Michael is now harvesting four cartons worth of strawberry every week. Each of those cartons contains five killogrammes of the produce. But how much does he sell a killogramme?
“It depends on the forces that shape the market such as glut and scarcity. Between October and December, it is usually very expensive. So we sell for between N900 and N1, 000 a kilo. But now, the product is plenty as you can see. During the heat period-because it is heat that facilitates its growth, we sell for between N700 and N800 per kilogramme.”
 “Before the season ends in April, I will make N400, 000, I could even make more if I get a better market,” the 22-year-old man said.
“But honestly, it is not easy for us to sell it here. If you harvest it and keep it, before tomorrow it will change its colour. You must get the person who wants to buy before you harvest it, if not you can’t harvest it and keep it. Unless you have a cooling system like the refrigerator before you can do that. This is a big challenge for us here.”
For Patrick Mancha, a 45 year-old-father of five, the idea of starting a strawberry farm came to him when, as a worker on other peoples’ farms, he saw how the farmers were making money from it.
With the money he realised from working for others, he established his own farm, which gives him money to feed his family and send his children to some of the expensive schools in Jos.

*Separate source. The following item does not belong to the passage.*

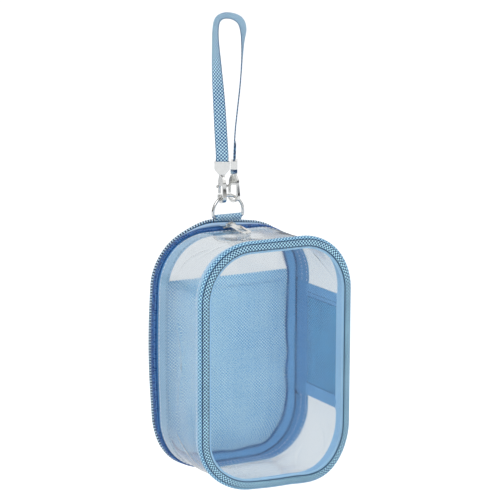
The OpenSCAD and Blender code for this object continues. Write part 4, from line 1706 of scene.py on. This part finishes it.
@dataclass(frozen=True)
class Studio:
    """The floor, the soft light and the camera.

    The stops are (height, brightness) of what mirrors see in the room, the ramp's own ends first.
    The lamps are (name, place, size, power).
    """

    floor_drop: float = 135.0
    floor_reach: float = 12.0
    floor_colour: Colour = (0.9, 0.9, 0.9, 1.0)
    floor_mirrored: Colour = (0.3, 0.31, 0.33, 1.0)
    floor_mirrored_from: tuple[float, float] = (1.0, 1.3)
    floor_glow: float = 0.35
    stripes: float = 6.0
    stripe_turn: float = 1.47
    stripe_edge: tuple[float, float] = (0.05, 0.3)
    behind_edge: tuple[float, float] = (0.25, 0.5)
    card: Colour = (0.02, 0.02, 0.025, 1.0)
    room: Colour = (0.84, 0.86, 0.88, 1.0)
    inside: Colour = (0.74, 0.77, 0.79, 1.0)
    white: Colour = (1.0, 1.0, 1.0, 1.0)
    stops: tuple[tuple[float, float], ...] = (
        (0.0, 0.55),
        (1.0, 0.9),
        (0.36, 0.5),
        (0.44, 0.12),
        (0.5, 0.1),
        (0.56, 0.85),
        (0.75, 1.0),
        (0.86, 0.45),
    )
    lamps: tuple[tuple[str, tuple[float, float, float], float, float], ...] = (
        ("key", (-1.1, -1.3, 1.1), 1.0, 9.0),
        ("fill", (1.4, -0.9, 0.5), 1.2, 2.5),
    )
    lamp_aim: tuple[float, float, float] = (0.0, -0.03, -0.2)
    camera_from: tuple[float, float, float] = (-707.78, -1271.76, 369.91)
    yaw: float = 29.07
    pitch: float = 11.52
    roll: float = 0.22
    lens: float = 156.06
    sensor: float = 36.0

    def camera(self, outline: Outline) -> None:
        """The camera, placed from the pouch's middle and turned by its yaw, pitch and roll."""
        middle = np.array([outline.centre_x, outline.seam_y - outline.deep / 2, outline.centre_z])
        yaw, pitch, roll = (math.radians(a) for a in (self.yaw, self.pitch, self.roll))
        look = np.array([math.sin(yaw) * math.cos(pitch), math.cos(yaw) * math.cos(pitch), -math.sin(pitch)])
        right = np.array([math.cos(yaw), -math.sin(yaw), 0.0])
        up = np.cross(right, look)
        right, up = (
            right * math.cos(roll) + up * math.sin(roll),
            up * math.cos(roll) - right * math.sin(roll),
        )
        data = bpy.data.cameras.new("camera")
        data.lens = self.lens
        data.sensor_width = self.sensor
        data.clip_end = 20.0
        camera = placed("camera", data)
        place = Vector((middle + np.array(self.camera_from)) * MM)
        turn = Matrix([[right[i], up[i], -look[i]] for i in range(3)])
        camera.matrix_world = Matrix.Translation(place) @ turn.to_4x4()
        bpy.context.scene.camera = camera

    def lamp(self, name: str, place: tuple[float, float, float], size: float, power: float) -> None:
        """A square lamp that faces the pouch."""
        data = bpy.data.lights.new(name, "AREA")
        data.size = size
        data.energy = power
        lamp = placed(name, data)
        lamp.location = place
        aim = Vector(self.lamp_aim) - Vector(place)
        lamp.rotation_euler = aim.to_track_quat("-Z", "Y").to_euler()

    def beyond(self, graph: Graph, place: Sequence[bpy.types.NodeSocket]) -> bpy.types.NodeSocket:
        """How far a place or a direction lies behind the pouch, as the pouch is looked at."""
        yaw = math.radians(self.yaw)
        forwards = graph.math("MULTIPLY", place[1], math.cos(yaw))
        return graph.math("MULTIPLY_ADD", place[0], math.sin(yaw), forwards)

    def world(self) -> None:
        """A white room: plain light for surfaces, white for the camera, and grey cards for reflections."""
        world = bpy.data.worlds.new("studio")
        world.use_nodes = True
        graph = Graph(world.node_tree)
        background = world.node_tree.nodes["Background"]
        rays = graph.node("ShaderNodeLightPath").outputs
        way = graph.split(graph.coord("Generated"))
        ramp = graph.node("ShaderNodeValToRGB")
        steps = ramp.color_ramp.elements
        for number, (position, value) in enumerate(self.stops):
            step = steps[number] if number < 2 else steps.new(position)
            step.position = position
            step.color = (value, value, value, 1.0)
        graph.feed(ramp.inputs[0], graph.spread(way[2], -1, 1))
        azimuth = graph.math("ARCTAN2", way[1], way[0])
        stripe = graph.math("SINE", graph.math("MULTIPLY_ADD", azimuth, self.stripes, self.stripe_turn))
        behind = graph.spread(self.beyond(graph, way), *self.behind_edge)
        lit = graph.math("MAXIMUM", graph.spread(stripe, *self.stripe_edge), behind)
        cards = graph.mix(lit, self.card, ramp.outputs[0])
        plain = graph.mix(rays["Is Glossy Ray"], self.room, cards)
        bounced = graph.math("MINIMUM", rays["Diffuse Depth"], 1.0)
        inside = graph.mix(bounced, self.inside, self.white)
        through = graph.mix(rays["Is Transmission Ray"], plain, inside)
        seen = graph.mix(rays["Is Camera Ray"], through, self.white)
        graph.feed(background.inputs["Color"], seen)
        bpy.context.scene.world = world

    def floor(self) -> None:
        """A wide pale floor under the hanging pouch."""
        far = self.floor_reach
        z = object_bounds()[0][2] - self.floor_drop * MM
        mesh = bpy.data.meshes.new("floor")
        corners = [(-far, -far, z), (far, -far, z), (far, far, z), (-far, far, z)]
        mesh.from_pydata(corners, [], [(0, 1, 2, 3)])
        floor = placed("floor", mesh)
        material, graph, shader = start_material("floor_paper")
        rays = graph.node("ShaderNodeLightPath").outputs
        spot = graph.split(graph.coord("Object"))
        mirrored = graph.math("GREATER_THAN", rays["Is Glossy Ray"], rays["Is Transmission Ray"])
        beyond = graph.spread(self.beyond(graph, spot), *self.floor_mirrored_from)
        dark = graph.math("MULTIPLY", mirrored, beyond)
        colour = graph.mix(dark, self.floor_colour, self.floor_mirrored)
        graph.feed(shader.inputs["Base Color"], colour)
        set_plain(shader, {"Roughness": 0.9, "Emission Color": self.white})
        bounced = graph.math("MINIMUM", rays["Diffuse Depth"], 1.0)
        inside = graph.math("MULTIPLY", rays["Is Transmission Ray"], bounced)
        seen = graph.math("MAXIMUM", rays["Is Camera Ray"], inside)
        graph.feed(shader.inputs["Emission Strength"], graph.math("MULTIPLY", seen, self.floor_glow))
        mesh.materials.append(material)
        floor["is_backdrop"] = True

    def build(self, outline: Outline) -> None:
        """Sets up the light, the floor and the camera."""
        bpy.context.scene.view_settings.view_transform = "Standard"
        self.world()
        self.floor()
        for lamp in self.lamps:
            self.lamp(*lamp)
        self.camera(outline)


def finishes(groups: Groups) -> dict[str, bpy.types.Material]:
    """Every finish by its short name.

    Args:
        groups: the shared node groups.

    Returns:
        The materials.
    """
    cloths = {
        # painted shade: the first, dark navy colours cover the webbing's rounded edges beyond 4.1 mm from its
        # middle, for the shade on its thickness; the band between is its own light blue
        "webbing": Cloth(
            "webbing_weave",
            "2A649A",
            "061E44",
            yarn=1.2,
            contrast=0.25,
            split=0.95,
            depth=0.2,
            bands=((-4.1, "CCF2FF", "0A4A86"), (4.1, "2A649A", "061E44")),
        ),
        "piping": Cloth("piping_cover", "BCEEFF", "0E5898", yarn=1.2, contrast=0.25, split=0.9, depth=0.2),
        "lip": Cloth("piping_flange", "BCECFC", "03346A", yarn=1.2, contrast=0.25, split=1.0, depth=0.2),
        # painted shade: near-white yarn tops like the front piping's but a far darker navy under them, for
        # the shade that the back seam lies in
        "back_piping": Cloth(
            "back_piping_cover", "D4F2FF", "041C50", yarn=1.0, contrast=0.2, split=1.0, depth=0.2
        ),
        # painted shade: the ribbon is darker up to 1.7 mm and past 7.3 mm across, for the shade along both
        # edges of its puffed, lighter middle
        "binding": Cloth(
            "ribbon",
            "3870A6",
            "123E74",
            yarn=0.5,
            contrast=0.4,
            split=0.3,
            depth=0.06,
            bands=((1.7, "7CBCE8", "2E74B0"), (7.3, "3870A6", "123E74")),
        ),
        "seam_tape": Cloth(
            "seam_ribbon_tape", "BEE8FF", "6AACE2", yarn=0.6, contrast=0.4, split=0.35, depth=0.06
        ),
        "tab": Cloth("tab_weave", "D4F4FC", "1C609C", yarn=1.25, contrast=0.25, split=0.85, depth=0.14),
        "pocket": Cloth("pocket_weave", "DEFBFF", "429ED6", yarn=1.16, contrast=0.3, split=0.85, depth=0.06),
        "hem": Cloth("hem_weave", "94D4FA", "2C74B4", yarn=1.02, contrast=0.3, split=0.8, depth=0.06),
        "hinge": Cloth("hinge_weave", "78CAF4", "0C5892", yarn=1.16, contrast=0.3, split=0.85, depth=0.06),
        # painted shade: from 3 mm on the outer face is deep navy, a shaded copy of the tape, whose own medium
        # blue shows on the inner face past 150 mm
        "rear_tape": Cloth(
            "zip_tape_rear_shaded",
            "C4DCF2",
            "94BCE2",
            yarn=0.5,
            contrast=0.5,
            split=0.4,
            bands=((3.0, "145C9C", "042A5A"), (150.0, "6CB4E4", "2C70AC")),
        ),
        # painted light and shade on the outer face: navy under the teeth for shade, then brighter blue and
        # pale blue further forward for light; the inner face past 150 mm has the tape's own medium blue
        "front_tape": Cloth(
            "zip_tape_front",
            "2476B8",
            "08386C",
            yarn=0.9,
            contrast=0.4,
            split=0.6,
            bands=((11.0, "58ACE8", "2474C0"), (12.9, "ACD6F0", "5490BC"), (150.0, "6CB4E4", "2C70AC")),
        ),
        # painted shade: a dark strip and dark rows for the shade in the seams' creases, its weave giving
        # dashes like stitches
        "channel": Cloth("crease_shade_strip", "3A77AA", "04142C", yarn=1.2, contrast=0.9, split=0.85),
    }
    others = {
        "vinyl": Vinyl("clear_vinyl", "F5F8FA"),
        "chrome": Metal("plated", "F0F0EE", 0.07),
        "steel": Metal("bright_plate", "E4E4E2", 0.16),
        "spring": Metal("spring_wire", "9A9A9C", 0.3),
        "teeth": Moulded("coil_nylon", "0B3F86", "2F7CC8", 0.25, 0.4),
        "thread": Moulded("white_thread", "D8E4F0", "F6FAFF", 0.6),
        "blue_thread": Moulded("blue_thread", "86B4DC", "A8CCEC", 0.7),
        "dark_thread": Moulded("dark_thread", "16427A", "2A5C94", 0.7),
        "grey_thread": Moulded("grey_thread", "5C7C9C", "86A4C0", 0.7),
    }
    return {key: maker.material(groups) for key, maker in {**cloths, **others}.items()}


def main() -> None:
    """Builds the dressed pouch and its studio."""
    logging.basicConfig(level=logging.INFO, format="%(name)s: %(message)s")
    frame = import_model()
    outline = Outline.from_frame()
    sizes = Sizes()
    dresser = Dresser(frame, finishes(Groups.made()))
    walls = Walls(outline, sizes)
    Studio().build(outline)
    Strap().build(dresser)
    Metalwork().build(dresser)
    walls.build(dresser)
    Pipings(outline, sizes).build(dresser)
    Zip(outline, sizes).build(dresser)
    Lining(outline, sizes, walls).build(dresser)
    Stitching(outline, sizes).build(dresser)


if __name__ == "__main__":
    main()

Mancha said he sells strawberry in cartons, which weigh 5.5 killogrammes at the price of N3, 600. The day the reporter visited the farm, he harvested 70 killogrammes from only one of the three strawberry farms, which he does twice a week.
Conducting the reporter round his farms, Patrick stressed that he will harvest 150 killogrammes if it reaches March which will give him approximately N105, 000 weekly if he sells at the least price of N700 per killogramme.
“Last year I realised N300, 000 from the small farmland I cultivated. This year, I have decided to expand the land to three plots. As you can see, the 70kg I harvested did not include the other farms. If I add those ones I may get 120kg and that will be twice a week.”
Choji Emmanuel is one of the biggest strawberry farmers in Chaha. In a chat with the reporter, he stressed that the major challenge of strawberry farmers in the community is lack of market for the produce in Jos.
He told the reporter that he has attended many workshops organised for strawberry farmers on the Plateau but nothing happened afterwards.
The 29-year-old lamented that the community produces strawberry enough to meet any buyer’s demand, yet they rely on few individuals and retailers to buy from them.
“We know how to farm strawberry here, but the market is our problem. We want people and companies to know that we have enough of this fruit here. What we need now is just the market.”
Emmanuel has been in strawberry production for over six years. He recalled one particular year when he couldn’t find buyers for the product, making them to record huge losses.
“We know there are people who need this product somewhere in Nigeria but we don’t know how to locate them. I hope one day, some of these people will find us here.”
According to him, even though they have Strawberry Farmers Association in the community, the leaders are not educated to help members locate where the markets for their produce lie in the country.
This reporter made effort to speak to the leaders of the association but failed because they were all out of the village trying to find buyers.
Speaking to many farmers in Chaha community it was discovered that they have the same challenge-market for their produce. They want to know where to meet buyers.
Even the government at the state and local levels do not seem to work for the interest of their famers who can make the state a hub for horticulture in Africa.  Despite huge potentials created by its unique weather, the Plateau State and its local governments have failed its farmers. Even the federal government failed to see the billions of Naira lying untapped on the Plateau.
For the community, access to good road, link to bulk buyers and basic inputs such as water pumping machines and fertiliser continue to elude them.
Efforts to get the local government authorities and the state commissioner of agriculture to comment on these matters also failed.